The Bunting of his Persian years, which ended only with his expulsion by Mosaddegh in 1953, put me in mind of a certain breed of Englishman abroad best exemplified by Wilfred Thesiger. It's a great shame, as Burton frequently laments, that Bunting never wrote a prose book about his time there, first as a diplomat, then as a journalist for the Times – but fortunate that he wrote so many vivid and detailed letters to Dorothy Shakespear, Louis Zukofsky and others. Was he a spy? There's certainly a Graham Greene-ish element to his manoeuvring and politicking in the highest Iranian circles.

Of course, this biography has been written because in 1965 Bunting published "Briggflatts", considered one of the greatest poems of the century. Brigflatts (he added the extra g to his title to make it sound more archaic) is a tiny hamlet in Cumbria. For several years in his teens Bunting would spend a few weeks there each summer with the Greenbank family, falling in love with their daughter Peggy, to whom "Briggflatts" is dedicated. Her father, John, worked as a stonemason in the graveyard of the Brigflatts Quaker meeting house. Fifty years on, memories of these visits and of his adolescent passion jolted Bunting back to poetry; the opening section of "Briggflatts" brilliantly recasts Pound's epic mode to evoke these long-buried experiences. One of the delights of Burton's book is the chapter devoted to a close reading of the poem's effects and an exposition of its sources.

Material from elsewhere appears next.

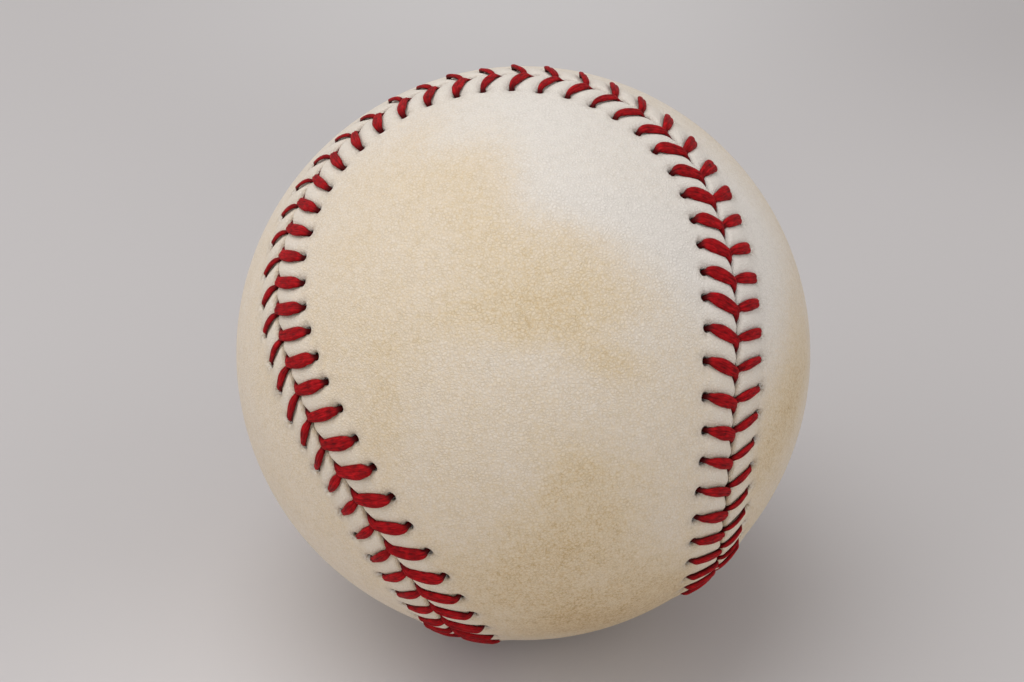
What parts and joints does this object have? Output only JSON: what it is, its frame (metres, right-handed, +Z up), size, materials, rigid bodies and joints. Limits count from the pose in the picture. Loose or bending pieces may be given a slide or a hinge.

Almost as soon as it appeared, "Briggflatts" catapulted Bunting, who'd spent the prior decade working on the financial section of the Newcastle Evening Chronicle, to quite astonishing fame: packed readings, tours of America, posts in US and Canadian universities, chairmanship of the Poetry Society and the Northern Arts council. English poetic modernism, at long last, had found a star to steer by.